Questions remain about how a 14-day environmental review would hold up in court if challenged, and whether the Trump administration could reasonably prove that an energy emergency exists in the U.S., said Bret Birdsong, a UNLV environmental law professor who served as the Interior Department’s deputy solicitor for land resources under the Obama administration.

“If I’m representing Ormat, I’m not necessarily chomping at the bit to be the test case of the 14-day NEPA process,” Birdsong said.

The death of NEPA?

Public comment periods and a thorough consideration of environmental impacts on public lands are required by NEPA, though no amount of time is specified in statute, Birdsong said.

The lengthy, public environmental impact statement preparation process, according to a 2024 Council on Environmental Quality audit, takes about 2.2 years on average.

“An environmental assessment is designed to answer the question: Will this project have significant impacts?” Birdsong said. “If the answer is no, then they say, ‘We’ve complied with the statute, and we don’t have to do the full-blown EIS.’ These timeframes are extremely tight, and they are outliers from historical practice. They’re likely to require agencies to cut corners that the courts are going to catch them on.”

The president does have broad authority to circumvent the NEPA process, said Frank Fritz, a UNLV law professor who was an attorney at the Environmental Protection Agency for nearly 2½ decades.

 

That’s especially true in times of emergency such as a natural disaster, Fritz said. But an energy emergency is much harder to prove.

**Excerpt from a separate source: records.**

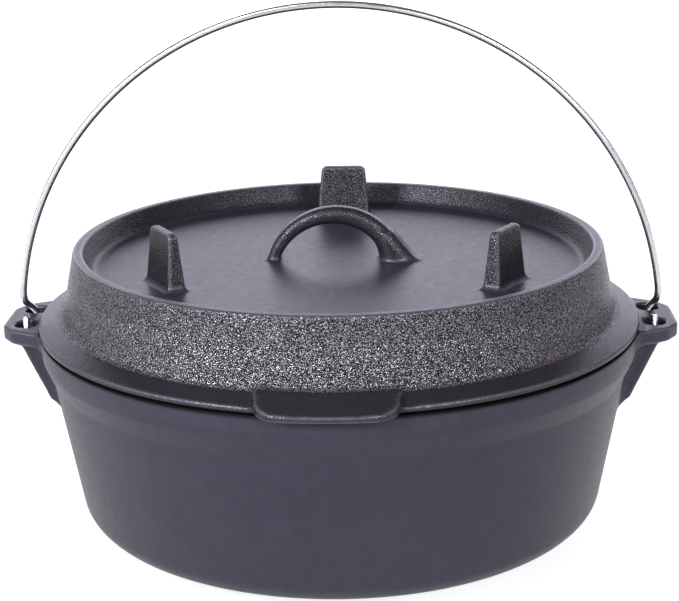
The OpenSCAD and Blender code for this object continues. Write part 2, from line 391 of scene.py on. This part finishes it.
def casting(name, field, rings, angles, heights):
    """Meshes the zero surface of a field on a cylindrical grid; returns the object."""
    r, a, z = np.meshgrid(rings, angles, heights, indexing="ij", sparse=True)
    values = np.broadcast_to(
        field(r * np.cos(a), r * np.sin(a), z), (len(rings), len(angles), len(heights)))
    inside = values < 0
    ahead = np.roll(inside, -1, axis=1)
    layers = [c[i:len(rings) - 1 + i, :, k:len(heights) - 1 + k].astype(np.int8)
              for c in (inside, ahead) for i in (0, 1) for k in (0, 1)]
    filled = sum(layers)
    crossed = (filled > 0) & (filled < 8)
    cells = np.argwhere(crossed)
    index = np.full(crossed.shape, -1)
    index[crossed] = np.arange(len(cells))

    polar = net_points(values, cells, (rings, np.append(angles, angles[0] + 2 * np.pi), heights))
    points = np.stack([
        polar[:, 0] * np.cos(polar[:, 1]), polar[:, 0] * np.sin(polar[:, 1]), polar[:, 2]], axis=1)
    for _ in range(3):
        value, gradient = slopes(field, points)
        size = np.maximum((gradient ** 2).sum(axis=1), 0.25)
        move = -gradient * (value / size)[:, None]
        reach = np.maximum(np.linalg.norm(move, axis=1), 1e-9)
        points += move * np.minimum(1, LONGEST_MOVE / reach)[:, None]
    normals = slopes(field, points)[1]
    normals /= np.linalg.norm(normals, axis=1)[:, None]

    mesh = bpy.data.meshes.new(name)
    mesh.from_pydata((points * MM).tolist(), [], net_faces(inside, index))
    mesh.shade_smooth()
    mesh.normals_split_custom_set_from_vertices(normals.tolist())
    add_layer(mesh, "wear", edge_wear(mesh, points, normals))
    piece = bpy.data.objects.new(name, mesh)
    bpy.context.scene.collection.objects.link(piece)
    return piece, points, normals


def add_layer(mesh, name, values):
    """Stores one number per point, for a material to read."""
    layer = mesh.attributes.new(name, "FLOAT", "POINT")
    layer.data.foreach_set("value", np.asarray(values, np.float32))


def edge_wear(mesh, points, normals):
    """0 on flat and hollow places and up to 1 on tight convex edges, where handling rubs."""
    edges = np.empty(len(mesh.edges) * 2, int)
    mesh.edges.foreach_get("vertices", edges)
    a, b = edges.reshape(-1, 2).T
    gap = points[b] - points[a]
    length = np.maximum((gap ** 2).sum(axis=1), 1e-9)
    bend = np.zeros(len(points))
    count = np.zeros(len(points))
    for here, way in ((a, gap), (b, -gap)):
        np.add.at(bend, here, -2 * (way * normals[here]).sum(axis=1) / length)
        np.add.at(count, here, 1)
    return smooth(0.1, 0.45, bend / np.maximum(count, 1))


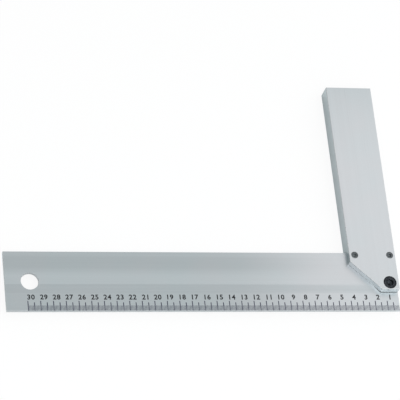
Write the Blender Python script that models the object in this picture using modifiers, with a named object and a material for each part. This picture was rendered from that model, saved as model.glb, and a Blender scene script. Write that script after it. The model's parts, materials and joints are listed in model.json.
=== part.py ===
"""Adjustable carpenter square: an extruded aluminium blade held in a slotted aluminium handle.

The square lies on the back of its handle. X runs along the blade towards the heel, Y up the handle and
Z out of the face that carries the scale. Pieces are modelled from the heel corner, where the outer edges
of blade and handle meet, and the datum empty then moves that corner so that the origin lies under the
middle of the whole square. The blade turns a little about the pivot screw, the eccentric at the heel
pushes it to the true right angle, and the clamp screw holds it there.
"""

import math

import bmesh
import bpy
from mathutils import Matrix, Vector

# Blade, an extruded ruler with a sunk scale face along its outer edge
BLADE_LENGTH = 0.317
BLADE_WIDTH = 0.050
BLADE_THICKNESS = 0.003
SCALE_FACE_WIDTH = 0.0149
SCALE_FACE_DROP = 0.0006
SCALE_LIP_WIDTH = 0.0006
SCALE_LIP_RISE = 0.0002
SLOPE_WIDTH = 0.0067
BLADE_EDGE_ROUND = 0.0003
HANG_HOLE_DIAMETER = 0.014
HANG_HOLE_INSET = 0.0196

# Handle, an extrusion with a flat hollow that takes the blade
HANDLE_WIDTH = 0.0385
HANDLE_LENGTH = 0.1821
HANDLE_THICKNESS = 0.014
HANDLE_FOOT = 0.0159
MITRE_SIZE = 0.0241
HANDLE_EDGE_ROUND = 0.0004
HOLLOW_SIDE_WALL = 0.004
SLOT_END_ROOM = 0.0008

# Plug that closes the hollow at the top of the handle
PLUG_LENGTH = 0.010
PLUG_RECESS = 0.0003
PLUG_ROUND = 0.0004

# Pivot screw and clamp screw, alike, with their washers and flanged inserts
SCREW_INSET_X = 0.0046
SCREW_DROP_Y = 0.0043
SCREW_RADIUS = 0.0015
SCREW_HEAD_RADIUS = 0.00275
SCREW_HEAD_HEIGHT = 0.0026
SCREW_HEAD_ROUND = 0.0003
SCREW_TIP_HEIGHT = 0.001
SCREW_SOCKET_WIDTH = 0.0025
SCREW_SOCKET_DEPTH = 0.0014
HEAD_RECESS = 0.0002
WASHER_THICKNESS = 0.0005
WASHER_SPLIT_WIDTH = 0.0005
INSERT_RADIUS = 0.0023
INSERT_FLANGE_RADIUS = 0.0031
INSERT_FLANGE_THICKNESS = 0.0008
CLAMP_HOLE_ROOM = 0.0009

# Bush pressed into the blade round the pivot screw
BUSH_WALL = 0.0007

# Eccentric at the heel and the ring that keeps it in
ECCENTRIC_INSET_X = 0.0075
ECCENTRIC_RISE_Y = 0.006
ECCENTRIC_HEAD_RADIUS = 0.00505
ECCENTRIC_HEAD_HEIGHT = 0.0034
ECCENTRIC_HEAD_ROUND = 0.0005
ECCENTRIC_JOURNAL_RADIUS = 0.0037
ECCENTRIC_SOCKET_WIDTH = 0.005
ECCENTRIC_SOCKET_DEPTH = 0.002
CAM_RADIUS = 0.003
CAM_OFFSET = 0.00045
CAM_SLOT_ROOM = 0.0007
SHAFT_RADIUS = 0.002
SHAFT_END_HEIGHT = 0.0003
GROOVE_DEPTH = 0.0007
RING_RADIUS = 0.0034
RING_THICKNESS = 0.0006
RING_MOUTH_WIDTH = 0.0018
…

“Maybe they need to rebuild during Hurricane Katrina, so we can’t go through a full analysis of endangered species and all the environmental impacts because people are dying,” Fritz said. “The question is: Is there an emergency of the magnitude that would allow you to use the emergency provisions in the Department of Interior’s regulations?”

No challenges planned, but a shift in approach

If there’s a legal challenge to a project on federal land in Nevada, usually it’s Patrick Donnelly of the Center for Biological Diversity who’s behind it.

While Donnelly said he has no intention of litigating against Ormat on these three projects, his organization will be involved in a lawsuit against the uranium mine in Utah that also is using the emergency regulations.

The whittling down of NEPA timelines, along with a May Supreme Court decision that vastly limited the scope of the law, has caused Donnelly to rethink what settled law to use as the basis of future lawsuits.

“They’re tearing down NEPA right in front of our eyes,” he said.

Donnelly and other environmentalists likely would have lost the lawsuit that stopped the Southern Nevada Water Authority’s Las Vegas pipeline from moving groundwater into the valley from eastern Nevada if that Supreme Court interpretation had existed, he said. The decision prevents environmental reviews from having to consider upstream and downstream impacts, rather solely focusing on direct effects of a project on public land.

Because of what’s happened to NEPA, environmental lawyers are evaluating whether it makes more sense to hang lawsuits on other, less frequently used laws, such as the Clean Air Act, the Clean Water Act and the National Historic Preservation Act, Donnelly said.

“NEPA can seem like such an arcane, pointless paperwork exercise to some people,” Donnelly said. “But NEPA is how we know whether a project is going to harm our air, water, wildlife and our well-being. It can seem like, ‘Oh, it’s just waiving or expediting some paperwork.’ But that paperwork is the only thing standing between us and a ruined environment.”